Uber will resist this idea, because its data is its most prized possession. As a quasi-transportation company, it doesn't actually own any cars, or infrastructure, or engineering plans, or vehicle technology. But what it does have that's made it a multi-billion-dollar company is this very fine-grained information about riders and drivers, and the systems to leverage it. Uber considers this data proprietary and private. And it's true that some of it is.

"I don’t think there are many people out there who want it spread over the Internet what time they were picked up or where," Plouffe says.

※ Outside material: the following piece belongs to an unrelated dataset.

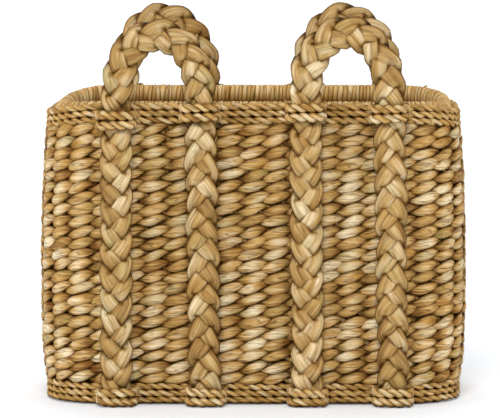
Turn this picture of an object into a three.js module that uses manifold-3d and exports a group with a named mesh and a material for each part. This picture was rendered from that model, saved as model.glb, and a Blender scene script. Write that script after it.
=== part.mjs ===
// Rush magazine basket: a twined wall and a woven base on a welded wire frame, a wound rim, three
// thin cords round the rim and three round the foot, four plaits that run up the wall and stand over
// the rim as loop handles, and the lashings that tie every plait leg to the rim and to the foot.
// Millimetres, +Z up, +X to the right, the front looks along -Y. The origin is on the floor, under
// the middle of the basket.

import * as THREE from 'three';
import Module from 'manifold-3d';
import { mergeVertices } from 'three/addons/utils/BufferGeometryUtils.js';

const wasm = await Module();
wasm.setup();

// Body: its outline is a rectangle with round corners, given where the basket is widest
const bodyLength = 434;
const bodyDepth = 225;
const cornerRadius = 68;
const rimHeight = 307;
const bellyHeight = 135;
const footDrawIn = 11.4;
const rimDrawIn = 7.8;
const footCurvePower = 4;
const rimCurvePower = 2.2;
const cornerSteps = 5;

// How far the rim falls round each corner, counter-clockwise from the back right one
const cornerDips = [9.5, 13, 8.5, 7.5];

// Gap between pieces that touch, and the larger one under the plaits, which pass over a curved wall
const clearance = 0.3;
const plaitClearance = 0.6;

// Wall
const wallThickness = 13;
const courseCount = 23;
const courseGrooveDepth = 2.2;
const courseShoulderShares = [0.24, 0.76];
const bandBlendHeight = 25;

// Cords round rim and foot
const bandCordDiameter = 7;
const bandCordRows = 3;
const baseBandHeight = 22;
const cordSides = 6;

// Rim winding
const rimBandHeight = 22;
const rimWindingThickness = 16;
const rimWindingRounding = 7.4;
const rimRoundingSteps = 3;

// Base mat
const matThickness = 13;
const matEdgeRounding = 2;

// Wire frame
const hoopWireDiameter = 4;
const uprightWireDiameter = 2.5;
const hoopSides = 6;
const uprightSides = 4;
const longSideBays = 6;
const shortSideBays = 2;
const cornerBays = 2;
const footHoopHeight = 7;
const rimHoopDepth = 10;

// Plaits
const plaitWidth = 34.5;
const plaitThickness = 16;
const handleCentre = 95;
const handleHalfSpan = 42;
const handleTops = { front_left: 392.5, front_right: 396, back_left: 393.5, back_right: 393.5 };
const springHeight = 315;
const plaitFootHeight = 1;
const plaitPinchShare = 0.88;
const archSteps = 12;
const legSteps = 8;
const plaitSectionShares = [
  [0.5, 0], [0.37, 0.42], [0, 0.5], [-0.37, 0.42], [-0.5, 0], [-0.37, -0.42], [0, -0.5], [0.37, -0.42],
];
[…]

He cites the embarrassing scenario where New York City recently released taxicab usage data under a Freedom of Information request without properly anonymizing it first. As a result, you may have read about the private transportation habits of Bradley Cooper and Ashlee Simpson.

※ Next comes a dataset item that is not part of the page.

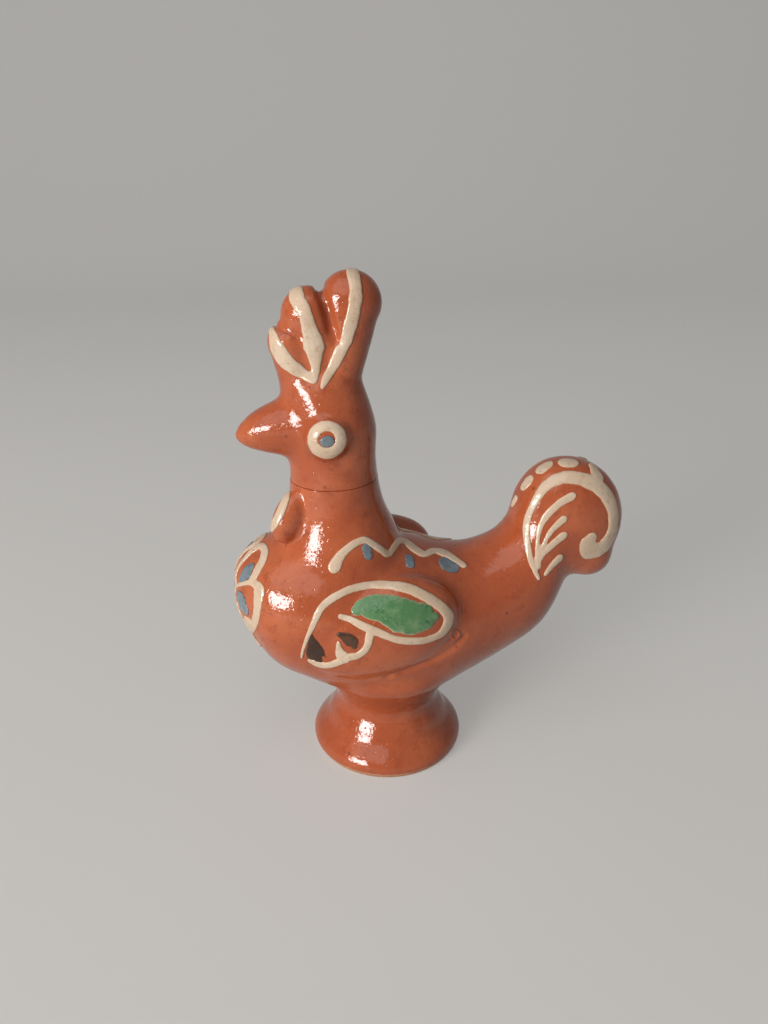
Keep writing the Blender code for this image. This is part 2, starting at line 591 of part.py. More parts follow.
class Slip:
    """Trails and dots pressed on one side of a surface and collected in one bmesh."""

    def __init__(self, surface, bm, side):
        self.surface = surface
        self.bm = bm
        self.side = side
        self.frames = slip_frames(side)

    def press(self, frame, a, b):
        """Point of the surface under a frame's coordinates, and the normal there."""
        origin, step_a, step_b, look = (v.copy() for v in self.frames[frame])
        for v in (origin, step_a, step_b, look):
            v.y *= -self.side
        away = 0.03
        start = origin + step_a * a + step_b * b - look * away
        point, normal, _, _ = self.surface.ray_cast(start, look)
        if point is None:
            point, normal, _, _ = self.surface.find_nearest(start + look * away)
        return point, normal

    def trail(self, frame, points, material):
        """Bead of slip along a path, with a flat top, sloping sides and tapered ends."""
        _, step_a, step_b, _ = self.frames[frame]
        path = smooth_path(points, 6)
        length = sum(math.hypot((q[0] - p[0]) * step_a.length, (q[1] - p[1]) * step_b.length)
                     for p, q in zip(path, path[1:]))
        path = smooth_path(points, max(1, round(length / SLIP_STEP / (len(points) - 1))))
        closed = (path[0] - path[-1]).length < 1e-6
        if closed:
            path.pop()
        loops = []
        for i, (a, b, share) in enumerate(path):
            ahead = path[(i + 1) % len(path)] if closed else path[min(i + 1, len(path) - 1)]
            behind = path[i - 1] if closed else path[max(i - 1, 0)]
            run = Vector(((ahead[0] - behind[0]) * step_a.length,
                          (ahead[1] - behind[1]) * step_b.length)).normalized()
            half = share * SLIP_WIDTH / 2
            if not closed and i in (0, len(path) - 1):
                half *= 0.6
            row = []
            for across, lift in ((-1, -0.6), (-0.6, 1), (0.6, 1), (1, -0.6)):
                offset_a = -run.y * across * half / step_a.length
                offset_b = run.x * across * half / step_b.length
                point, normal = self.press(frame, a + offset_a, b + offset_b)
                row.append(self.bm.verts.new(point + normal * lift * SLIP_HEIGHT))
            point, normal = self.press(frame, a, b)
            row.append(self.bm.verts.new(point - normal * 2 * SLIP_ROOT))
            loops.append(row)
        pairs = list(zip(loops, loops[1:]))
        if closed:
            pairs.append((loops[-1], loops[0]))
        faces = [self.bm.faces.new((p[k - 1], p[k], q[k], q[k - 1]))
                 for p, q in pairs for k in range(len(loops[0]))]
        if not closed:
            faces += [self.bm.faces.new(loops[0]), self.bm.faces.new(loops[-1])]
        for face in faces:
            face.material_index = material

    def dot(self, frame, a, b, share, material):
        """Low round button of slip."""
        _, step_a, step_b, _ = self.frames[frame]
        rings = []
        for part, lift in ((1.0, -0.6), (0.65, 0.9)):
            ring = []
            for k in range(DOT_SIDES):
                angle = math.tau * k / DOT_SIDES
                reach = share * SLIP_WIDTH * part
                point, normal = self.press(frame, a + reach * math.cos(angle) / step_a.length,
                                           b + reach * math.sin(angle) / step_b.length)
                ring.append(self.bm.verts.new(point + normal * lift * SLIP_HEIGHT))
            rings.append(ring)
        point, normal = self.press(frame, a, b)
        root = self.bm.verts.new(point - normal * 2 * SLIP_ROOT)
        faces = [self.bm.faces.new(rings[1])]
        for k in range(DOT_SIDES):
            low, high = rings
            faces.append(self.bm.faces.new((low[k - 1], low[k], high[k], high[k - 1])))
            faces.append(self.bm.faces.new((low[k], low[k - 1], root)))
        for face in faces:
            face.material_index = material


def trail_slip(surface):
    """All the trails and dots, as closed beads in one bmesh."""
    names = list(GLAZES)
    bm = bmesh.new()
    for side in (-1, 1):
        slip = Slip(surface, bm, side)
        for frame, name, points in TRAILS:
            slip.trail(frame, points, names.index(name))
        for frame, name, a, b, share in DOTS + (RIM_DOTS if side < 0 else ()):
            slip.dot(frame, a, b, share, names.index(name))
    bmesh.ops.recalc_face_normals(bm, faces=bm.faces)
    return bm


def paint(body, clay, slip, slip_faces):
    """Give each face the glaze of the slip under it, or of the clay where it lies bare."""
    for name in GLAZES:
        body.data.materials.append(glaze(name))
    for face in body.data.polygons:
        point, normal, _, _ = clay.find_nearest(face.center)
        lifted = (face.center - point).dot(normal) > 0.35 * SLIP_HEIGHT
        _, _, index, _ = slip.find_nearest(face.center)
        face.material_index = slip_faces[index] if lifted else 0


def make_body():
    """The decorated bird, with its slip fused to its clay."""
    bm = modelled()
    clay = BVHTree.FromBMesh(bm)
    beads = trail_slip(clay)
    slip = BVHTree.FromBMesh(beads)
    slip_faces = [face.material_index for face in beads.faces]
    mesh = bpy.data.meshes.new("slip")
    beads.to_mesh(mesh)
    beads.free()
    bm.from_mesh(mesh)
    body = blended("bird_whistle", bm, SLIP_GRID, SLIP_PASSES)
    thin = body.modifiers.new("thin", 'DECIMATE')
    thin.ratio = BODY_FACES / (2 * len(body.data.polygons))
    settle(body)
    paint(body, clay, slip, slip_faces)
    return body


clear_scene()
body = make_body()
for make_cutter in (ground_cutter, chamber_cutter, bore_cutter, windway_cutter, crack_cutter):
    cut(body, make_cutter())
body.data.shade_smooth()
body.data.set_sharp_from_angle(angle=math.radians(40))
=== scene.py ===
"""Looks of the glazed clay rooster whistle: body, slip trails, glaze fills, and a plain studio.

All lengths are in metres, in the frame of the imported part: the bird faces -X, stands on Z = 0
and has its left side towards -Y. Trails are listed by where the picture shows them, in its
pixels, and are laid from there on the clay of the left side, then repeated on the right side.
"""

import math

import bmesh
import bpy
from mathutils import Matrix, Vector, noise
from mathutils.bvhtree import BVHTree
from mathutils.kdtree import KDTree


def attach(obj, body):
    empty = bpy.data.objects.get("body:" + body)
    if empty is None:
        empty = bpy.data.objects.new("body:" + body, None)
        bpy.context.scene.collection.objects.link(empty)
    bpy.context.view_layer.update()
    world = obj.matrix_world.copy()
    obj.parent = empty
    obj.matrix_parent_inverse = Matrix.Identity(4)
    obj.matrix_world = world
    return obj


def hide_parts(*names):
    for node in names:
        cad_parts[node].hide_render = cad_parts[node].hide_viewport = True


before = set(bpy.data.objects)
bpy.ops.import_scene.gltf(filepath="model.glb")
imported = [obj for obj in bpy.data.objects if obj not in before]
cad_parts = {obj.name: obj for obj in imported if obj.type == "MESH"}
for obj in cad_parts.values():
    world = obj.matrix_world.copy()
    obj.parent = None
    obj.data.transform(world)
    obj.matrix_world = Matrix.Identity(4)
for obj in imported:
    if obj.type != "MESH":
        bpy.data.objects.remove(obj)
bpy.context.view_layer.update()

# Camera: the picture's size and focal length in pixels, and where it was taken from
PICTURE = (768, 1024)
FOCAL = 785.0
SENSOR = 36.0
EYE_POINT = Vector((-0.0311, -0.1763, 0.1447))
EYE_PITCH = math.radians(23.5)
EYE_HEADING = math.radians(9.73)
SIGHT_START = 0.14
SIGHT_SPAN = 0.10
SIGHT_STEPS = 40

# Foot, a turned cone
FOOT_RADIUS = 0.0203
FOOT_EDGE = 0.0018
WAIST_RADIUS = 0.0134
WAIST_HEIGHT = 0.0150

# Belly, from the breast to the root of the tail
BREAST_REACH = 0.0391
BELLY_LENGTH = 0.0746
BELLY_MIDDLE = 0.0410
BELLY_DEPTH = 0.0450
BELLY_WIDTH = 0.0425

# Neck, head and beak
NECK_X = -0.0131
NECK_RADIUS = 0.0105
NECK_HEIGHT = 0.0790
HEAD_RADIUS = 0.0106
HEAD_HEIGHT = 0.0902
BEAK_REACH = 0.0230
BEAK_RADIUS = 0.0068

# Comb
COMB_BASE_HEIGHT = 0.1010
COMB_TOP_HEIGHT = 0.1252
COMB_THICKNESS = 0.0118

# Lobe of the tail
TAIL_X = 0.0470
TAIL_HEIGHT = 0.0626
TAIL_RADIUS = 0.0154
TAIL_THICKNESS = 0.0195
TAIL_FLATNESS = 0.72

# Pellets pressed on each side
WING_X = -0.0050
WING_HEIGHT = 0.0434
WING_LENGTH = 0.0405
WING_DEPTH = 0.0255
WING_TILT = math.radians(12.0)
WING_FLARE = math.radians(7.0)
WING_TURN = math.radians(4.0)
WING_OUT = 0.0232
WING_THICKNESS = 0.0170
FAR_WING_RISE = 0.0035
EYE_RADIUS = 0.0055
EYE_FORWARD = 0.0020
EYE_DROP = 0.0004
EYE_OUT = 0.0129
EYE_THICKNESS = 0.0088
WATTLE_X = -0.0242
WATTLE_HEIGHT = 0.0700
WATTLE_LENGTH = 0.0134
WATTLE_WIDTH = 0.0086
WATTLE_TILT = math.radians(31.0)
WATTLE_OUT = 0.0094
WATTLE_THICKNESS = 0.0072
WATTLE_TURN = math.radians(-30.0)
FAR_WATTLE_DROP = 0.0055
FAR_WATTLE_SHIFT = 0.0020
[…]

For all its sophistication, though, Uber ought to be able to figure out how to give cities the data they need while stripping out personally identifiable information. Plouffe recognizes the public value of Uber's data. The company worked with the city of New York last week to identify the Uber driver who unknowingly drove across town a passenger coming down with Ebola.

"If that person had been in a taxicab, and paid with cash, and had no receipt," Plouffe says, "there would have been a citywide manhunt for cab drivers described by physical characteristics of that driver."

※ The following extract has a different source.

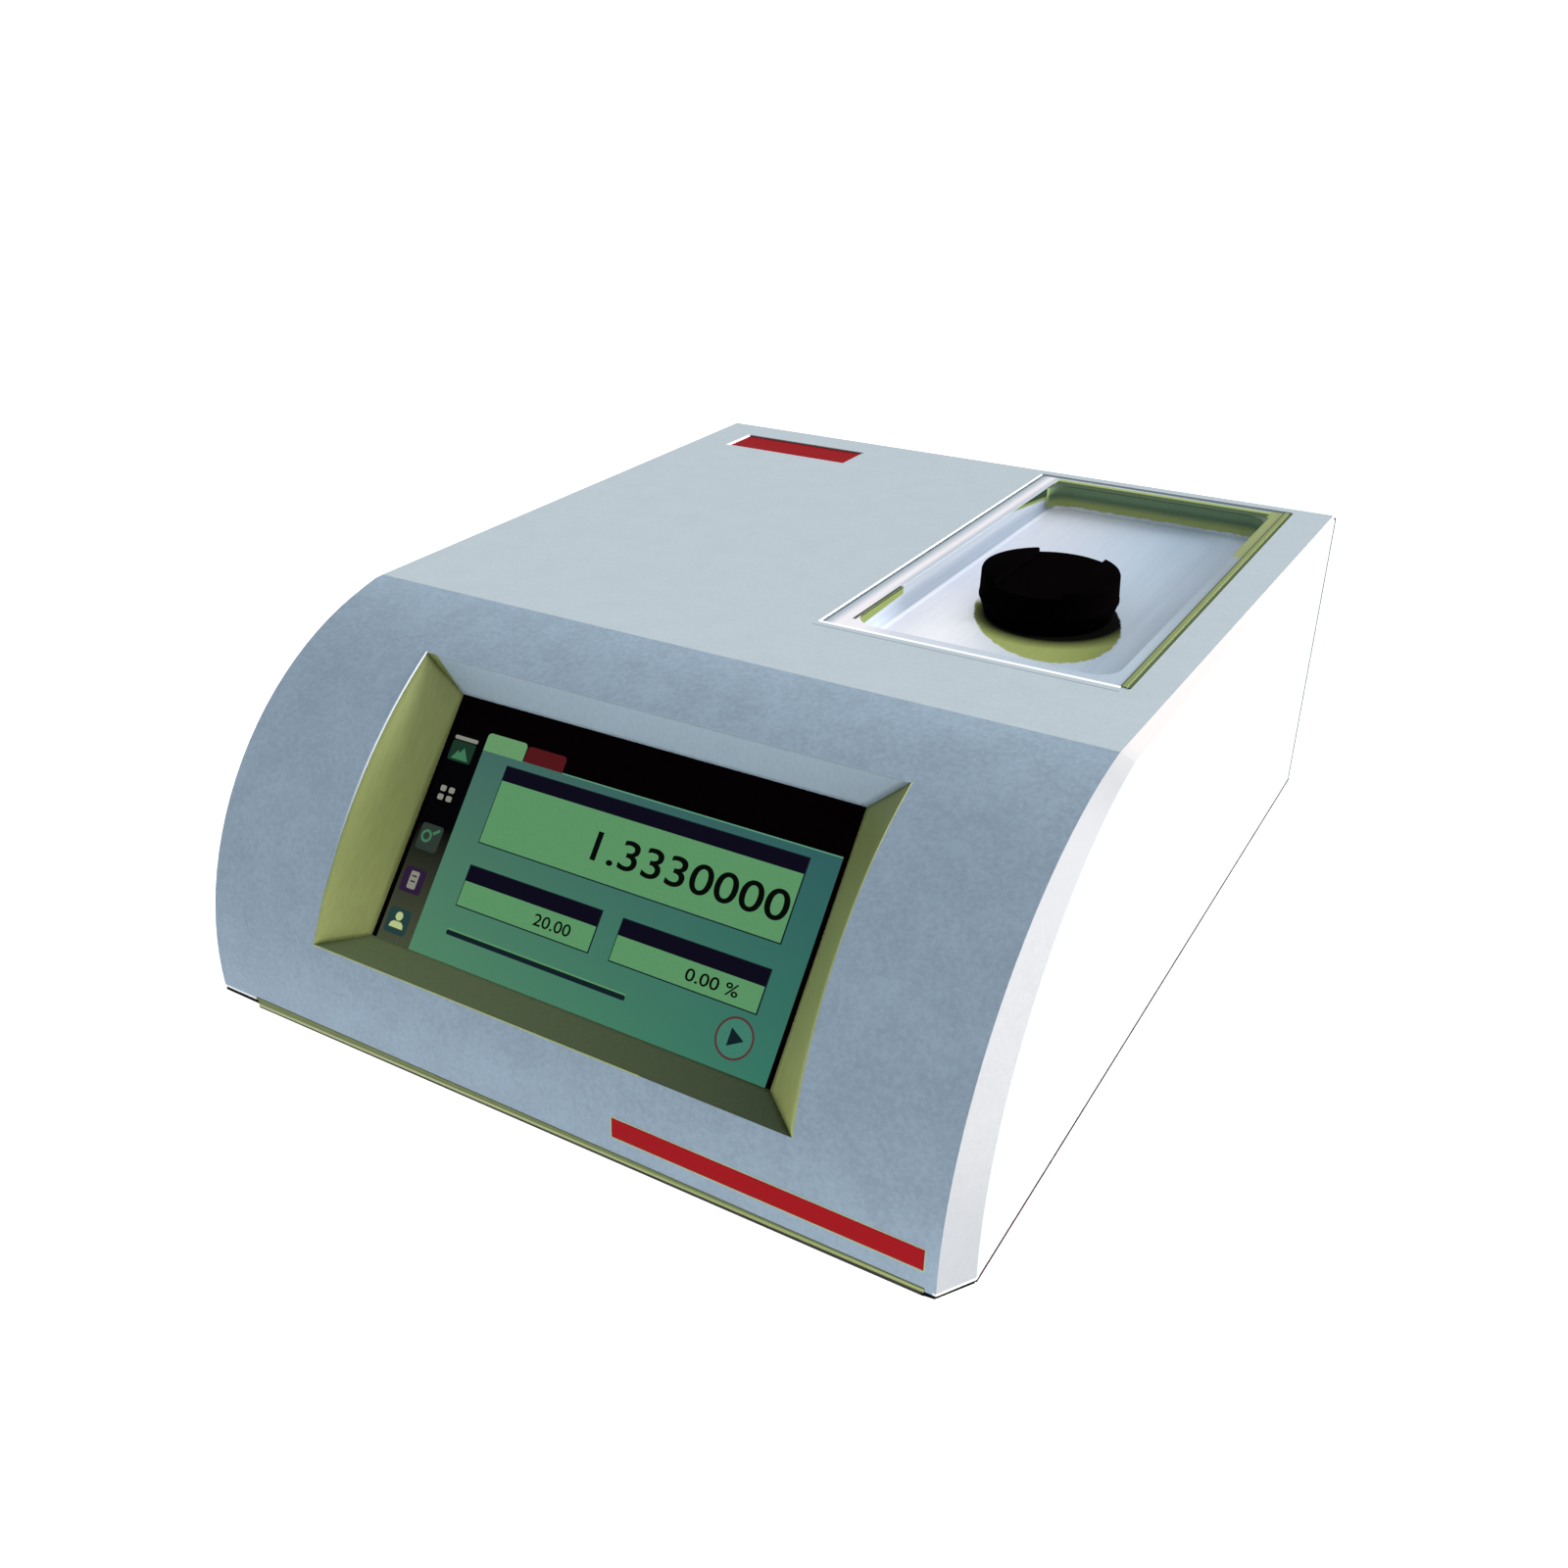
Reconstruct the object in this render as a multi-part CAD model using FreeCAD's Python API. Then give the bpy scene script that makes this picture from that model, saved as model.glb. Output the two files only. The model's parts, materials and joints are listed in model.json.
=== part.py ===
import FreeCAD, Part
import math
import os

from FreeCAD import Placement, Rotation, Vector

# Bench-top automatic Abbe refractometer. Millimetres, +Z up, the front looks along -Y,
# origin on the bench under the middle of the plan.

# Housing
housing_width = 290.0
housing_depth = 350.0
housing_height = 120.5
housing_wall = 3.0
front_radius = 116.0
front_centre_height = 5.4
corner_cut_bottom = 7.2
corner_cut_crease = 4.4
corner_cut_back = 1.2
corner_cut_setback = 11.0
corner_cut_top_setback = 1.2
corner_sections = 9
lip_notch_height = 1.4
lip_notch_left_inset = 22.5
lip_notch_right_inset = 10.3
general_clearance = 0.5
overrun = 6.0
edge_tolerance = 0.1

# Screen recess: its normal rises from level by the tilt
screen_tilt = 40.0
screen_depth = 20.8
window_width = 154.1
window_height = 85.9
mouth_height = 104.2
mouth_corner_width = 182.8
mouth_crown_left = 87.2
mouth_crown_right = 91.4
mouth_reach_share = 1.6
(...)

Because Uber keeps a data trail of every trip, it could immediately identify the driver. It was an "interesting moment," Plouffe adds, when it became clear that Uber has this other value (the company did not give city officials the names of other passengers who'd been in the same Uber car, he said, since health officials said that wasn't necessary).

The greatest public value in the company's data, though, won't simply come from complying with authorities in an emergency, but from revealing how well it serves the public every day. If cities don't demand this now, they will eventually wind up with a growing transportation sector on which the public depends, but that operates entirely out of public view.